For people on the ground, this escalation means civilians in southern Iran, Lebanon, Israel, Bahrain, Jordan, and possibly Kuwait face more frequent air‑raid alerts, power instability, and risk to critical roads and bridges. Airline crews and shipping operators will see higher rerouting pressures around the Gulf, the Strait of Hormuz, and eastern Mediterranean air corridors. Insurers and port operators will have to reassess war‑risk cover for both energy and container traffic.

Militarily, validated use of Fath‑360s and PAVEH‑class cruise missiles by Hezbollah, if confirmed, underlines how deeply Iranian precision weapons are now integrated into proxy arsenals. That complicates Israel’s air‑defense planning and shortens warning times for northern command posts and logistics hubs. On the US–Iran axis, reciprocal claims of successful strikes and Trump’s public contemplation of attacks on power plants and bridges suggest both sides are preparing for a campaign that targets military and dual‑use infrastructure, not a one‑off exchange.

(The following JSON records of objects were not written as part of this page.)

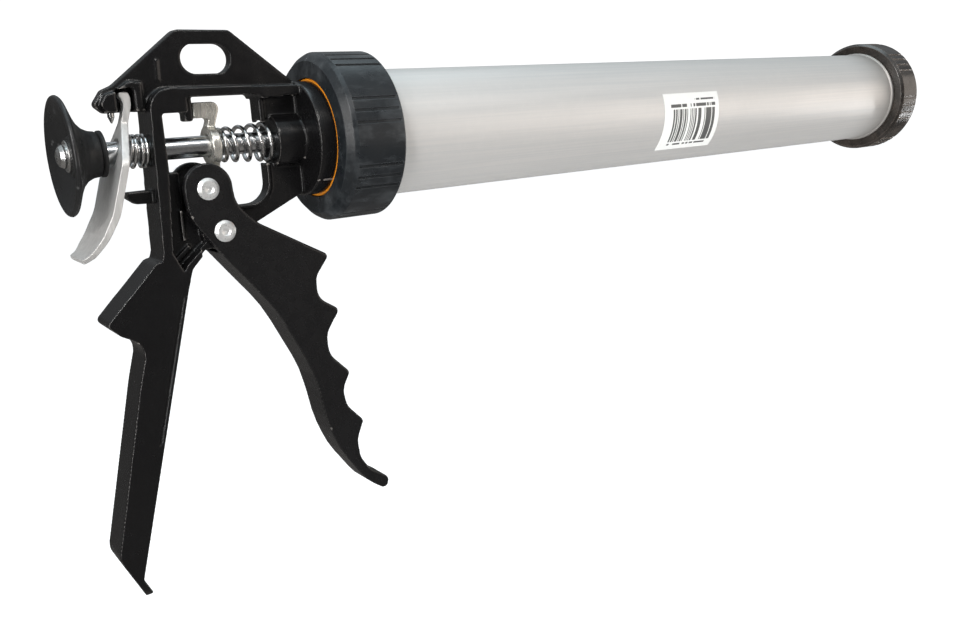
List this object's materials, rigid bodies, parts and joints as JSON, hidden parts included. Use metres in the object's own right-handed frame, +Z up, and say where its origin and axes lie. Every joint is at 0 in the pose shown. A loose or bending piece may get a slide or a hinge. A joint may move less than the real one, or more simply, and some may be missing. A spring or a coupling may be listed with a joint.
{
  "type": "jerky gun",
  "caption": "Hand-operated jerky gun with a lever trigger, push rod and bell knob, release plate, cast frame with hanging slot, and an aluminium barrel held by ring nuts.",
  "frame": {"origin": "centre of the nozzle hole at the front face of the front cap", "axes": "+X along the barrel out of the nozzle hole, +Z up from the handle to the hanging slot, +Y across the gun"},
  "size_m": [0.5057, 0.0672, 0.2112],
  "materials": {
    "cast_paint": "semi-gloss black paint on a casting",
    "collar_plastic": "satin charcoal plastic with scuffs",
    "cap_plastic": "glossy brown-black plastic",
    "orange_rubber": "smooth",
    "white_rubber": "smooth",
    "black_rubber": "smooth",
    "barrel_aluminium": "satin anodised, drawn lengthwise",
    "label_paper": "coated sticker",
    "rod_chrome": "bright",
    "bright_steel": "turned, bright",
    "rivet_steel": "bright, set heads",
    "spring_steel": "bright nickel",
    "zinc_plate": "zinc-plated, brushed",
    "drive_zinc": "zinc-plated",
    "knob_plastic": "satin black",
    "piston_plastic": "natural acetal"
  },
  "bodies": {
    "gun_frame": {"frame": "cast_paint", "collar_seal": "orange_rubber", "barrel_tube": "barrel_aluminium", "barrel_label": "label_paper", "plate_stop_pin": "bright_steel", "release_spring": "spring_steel", "drive_spring": "spring_steel"},
    "collar": {"collar_nut": "collar_plastic"},
    "cap_seal": {"nozzle_gasket": "white_rubber"},
    "cap": {"front_cap": "cap_plastic"},
    "rod": {"push_rod": "rod_chrome", "pull_knob": "knob_plastic", "knob_washer": "bright_steel", "knob_screw": "bright_steel", "rod_bumper": "black_rubber", "piston_disc": "piston_plastic", "piston_seal": "white_rubber", "piston_washers": "bright_steel", "piston_nut": "bright_steel"},
    "release": {"release_plate": "zinc_plate"},
    "drive": {"drive_plate": "drive_zinc"},
    "lever": {"trigger": "cast_paint", "pivot_rivet": "rivet_steel", "drive_rivet": "rivet_steel"},
    "roller": {"drive_roller": "bright_steel"}
  },
  "joints": [
    {"name": "rod_slide", "type": "slide", "parent": "gun_frame", "child": "rod", "axis": [1, 0, 0], "range_m": [-0.345, 0]},
    {"name": "trigger_squeeze", "type": "hinge", "parent": "gun_frame", "child": "lever", "pos_m": [-0.4513, 0, -0.0316], "axis": [0, 1, 0], "range_deg": [0, 22], "stiffness_Nm_per_rad": 0.6, "springref_deg": -8.59},
    {"name": "drive_slide", "type": "slide", "parent": "gun_frame", "child": "drive", "axis": [1, 0, 0], "range_m": [0, 0.0066], "deforming": ["drive_spring"]},
    {"name": "release_press", "type": "hinge", "parent": "gun_frame", "child": "release", "pos_m": [-0.4795, 0, 0.021], "axis": [0, 1, 0], "range_deg": [-5.5, 0], "stiffness_Nm_per_rad": 0.25, "springref_deg": 14.32, "deforming": ["release_spring"]},
    {"name": "roller_spin", "type": "hinge", "parent": "lever", "child": "roller", "pos_m": [-0.4559, 0, -0.0153], "axis": [0, 1, 0], "continuous": true},
    {"name": "collar_turn", "type": "hinge", "parent": "gun_frame", "child": "collar", "pos_m": [-0.3938, 0, 0], "axis": [1, 0, 0], "continuous": true},
    {"name": "cap_travel", "type": "slide", "parent": "gun_frame", "child": "cap_seal", "axis": [1, 0, 0], "range_m": [0, 0.0091]},
    {"name": "cap_turn", "type": "hinge", "parent": "cap_seal", "child": "cap", "pos_m": [0, 0, 0], "axis": [1, 0, 0], "range_deg": [0, 1080]}
  ],
  "couplings": [
    {"joint": "drive_slide", "follows": "trigger_squeeze", "m_per_rad": 0.01665},
    {"joint": "cap_travel", "follows": "cap_turn", "m_per_rad": 0.00047746}
  ]
}
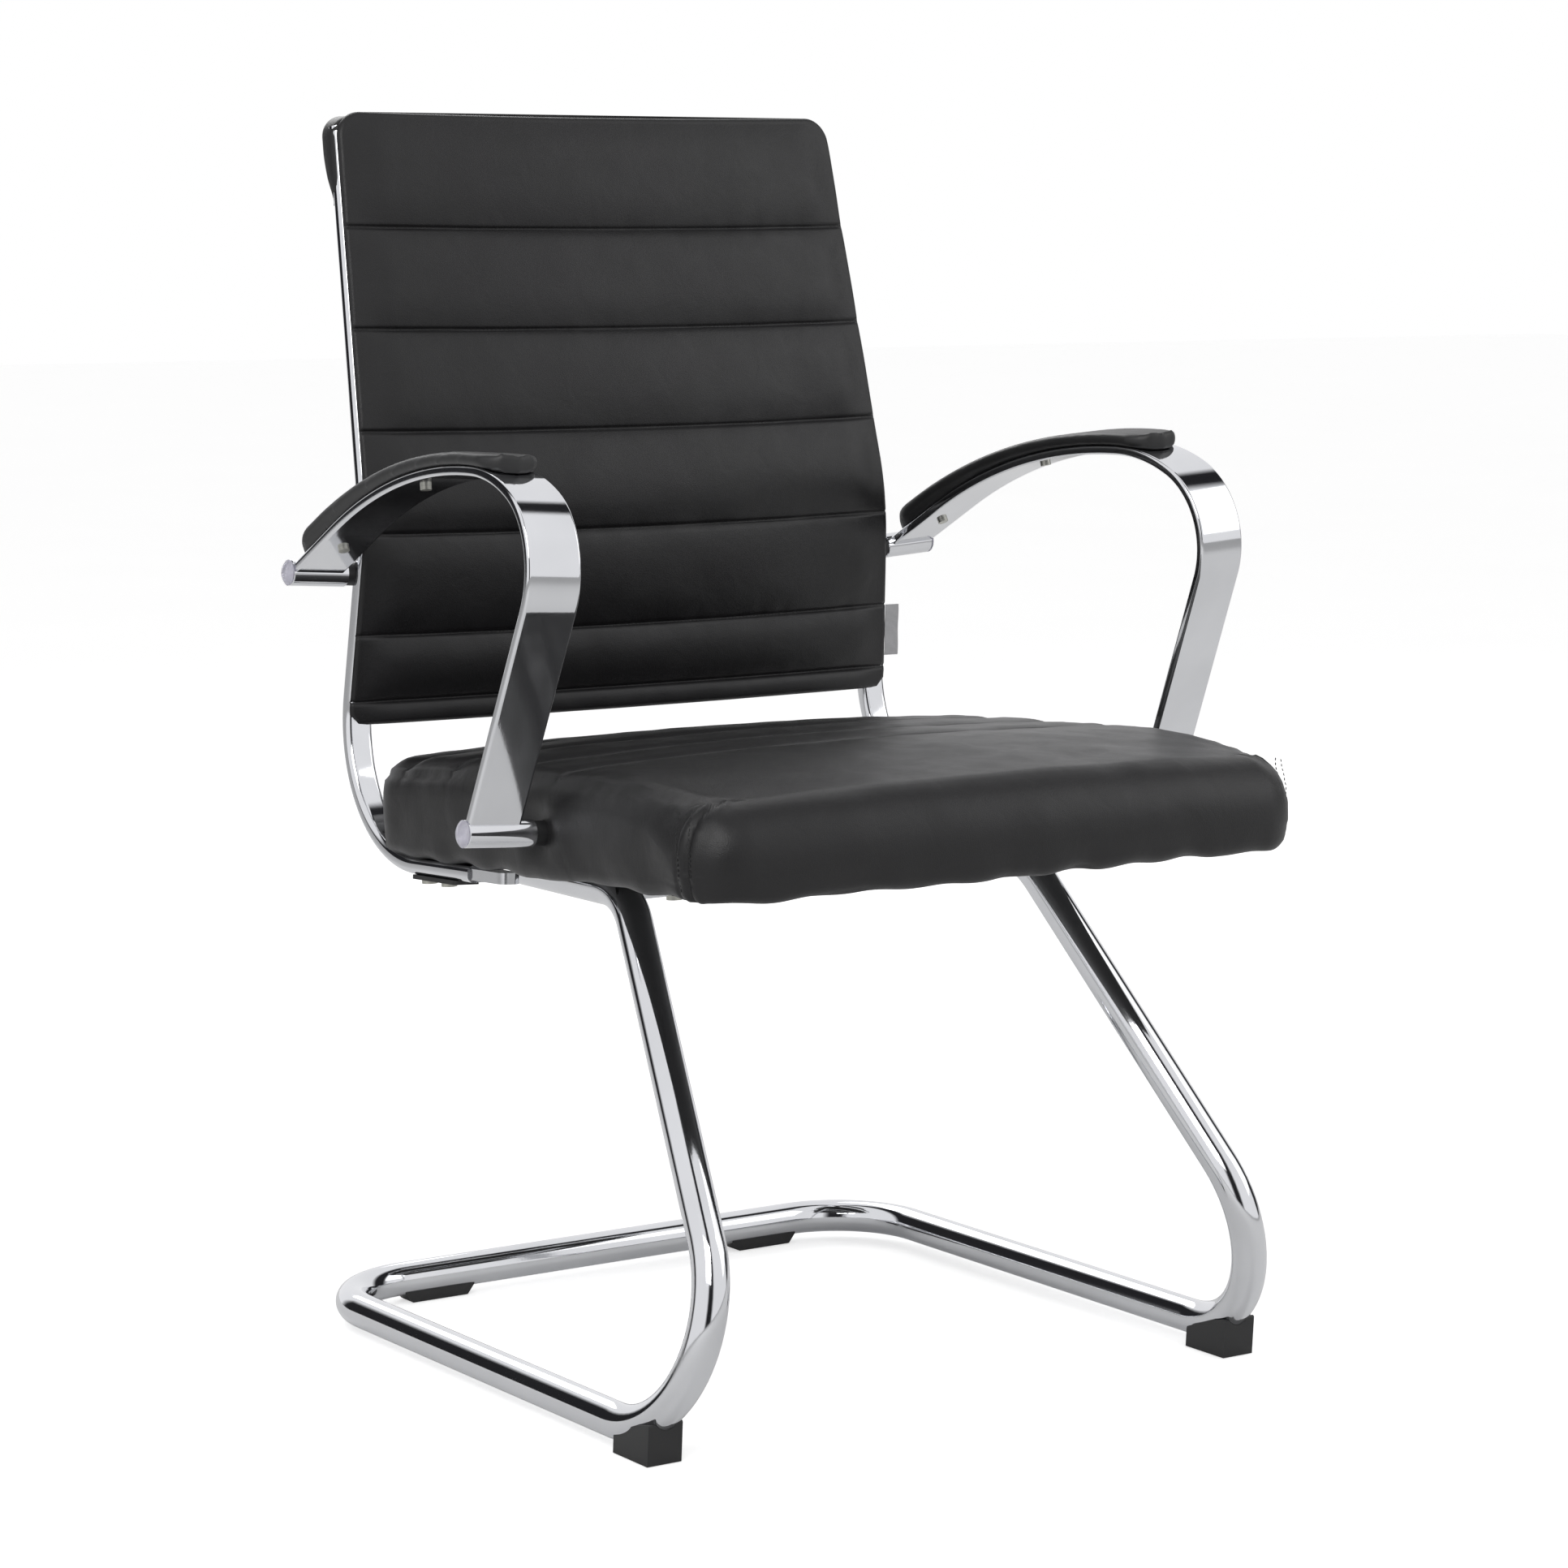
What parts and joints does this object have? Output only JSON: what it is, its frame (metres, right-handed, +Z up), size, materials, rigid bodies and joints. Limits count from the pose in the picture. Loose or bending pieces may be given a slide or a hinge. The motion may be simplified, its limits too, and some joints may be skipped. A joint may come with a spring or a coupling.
{
  "type": "visitor chair",
  "caption": "Cantilever visitor chair on a bent tube sled base, with a channelled seat, a ribbed back between side rails and padded loop arms.",
  "frame": {"origin": "on the floor, under the middle of the chair's bounding box", "axes": "+Z up, -Y towards the front of the seat, +X towards the sitter's left arm"},
  "size_m": [0.6298, 0.5748, 0.897],
  "materials": {
    "polished_steel": "mirror polished plating",
    "black_leatherette": "soft grain, satin",
    "black_rubber": "matt moulded",
    "black_plastic": "matt moulded",
    "clear_plastic": "clear, smooth",
    "zinc_steel": "zinc plated",
    "black_steel": "black powder coat",
    "plywood": "bare plywood",
    "foam": "open cell foam",
    "tab_ribbon": "woven satin ribbon, bare",
    "lining_cloth": "thin non-woven cloth"
  },
  "bodies": {
    "root": {"arm_bolts": "zinc_steel", "arm_boss_front_left": "polished_steel", "arm_boss_front_right": "polished_steel", "arm_boss_rear_left": "polished_steel", "arm_boss_rear_right": "polished_steel", "arm_bracket_left": "zinc_steel", "arm_bracket_right": "zinc_steel", "arm_left": "polished_steel", "arm_pad_left": "black_rubber", "arm_pad_right": "black_rubber", "arm_right": "polished_steel", "arm_spacer_front_left": "black_rubber", "arm_spacer_front_right": "black_rubber", "arm_spacer_rear_left": "black_rubber", "arm_spacer_rear_right": "black_rubber", "back_board": "plywood", "back_foam": "foam", "back_front_cover": "black_leatherette", "back_rear_cover": "black_leatherette", "boss_cap_front_left": "clear_plastic", "boss_cap_front_right": "clear_plastic", "boss_cap_rear_left": "clear_plastic", "boss_cap_rear_right": "clear_plastic", "foot_screws": "zinc_steel", "front_cross_tube": "polished_steel", "front_foot_left": "black_plastic", "front_foot_right": "black_plastic", "front_seat_bar": "black_steel", "pad_screws": "zinc_steel", "rail_bolts": "zinc_steel", "rail_plate_left": "black_steel", "rail_plate_right": "black_steel", "rail_tip_left": "polished_steel", "rail_tip_right": "polished_steel", "rear_cross_tube": "polished_steel", "rear_glide_left": "black_plastic", "rear_glide_right": "black_plastic", "rear_seat_bar": "black_steel", "seat_bolts": "zinc_steel", "seat_cover": "black_leatherette", "seat_foam": "foam", "seat_lining": "lining_cloth", "seat_pan": "plywood", "side_rail_left": "polished_steel", "side_rail_right": "polished_steel", "side_tab": "tab_ribbon", "sled_base": "polished_steel", "sled_cap_left": "black_plastic", "sled_cap_right": "black_plastic", "tee_nuts": "zinc_steel"}
  },
  "joints": []
}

Markets will react to the perceived durability of this escalation. Oil benchmarks and freight rates for Gulf and eastern Med routes are exposed to any signal that Hormuz or key coastal terminals could be drawn in. Regional sovereign bonds and FX—particularly in Bahrain, Jordan, Kuwait, and Lebanon—will trade on war‑risk headlines. Defense equities stand to benefit from expectations of higher munitions usage and replenishment orders, while airlines and tourism‑linked names across the Middle East may face selling pressure.

Over the next 24–48 hours, watch for: (1) independent confirmation of the weapons used by Hezbollah and any Israeli response targeting launch infrastructure in Lebanon or Syria; (2) whether Washington formally authorizes strikes on Iranian power plants or major bridges, which would be a clear threshold into economic‑warfare targeting; (3) changes in maritime and air insurance premia and any advisories affecting transit through Hormuz, the Red Sea approaches, and eastern Mediterranean airspace; and (4) diplomatic moves by Gulf monarchies and European states to contain spillover, especially if further Iranian missiles are launched toward US‑partner territories.

**MARKET IMPACT ASSESSMENT:**
Expect renewed upside pressure and volatility in crude benchmarks, Gulf shipping risk premia, and regional CDS; gold’s 3% drop (Report 12) could partially reverse if markets reassess escalation odds. Equities with Middle East exposure and defense names likely to move on expectations of extended operations.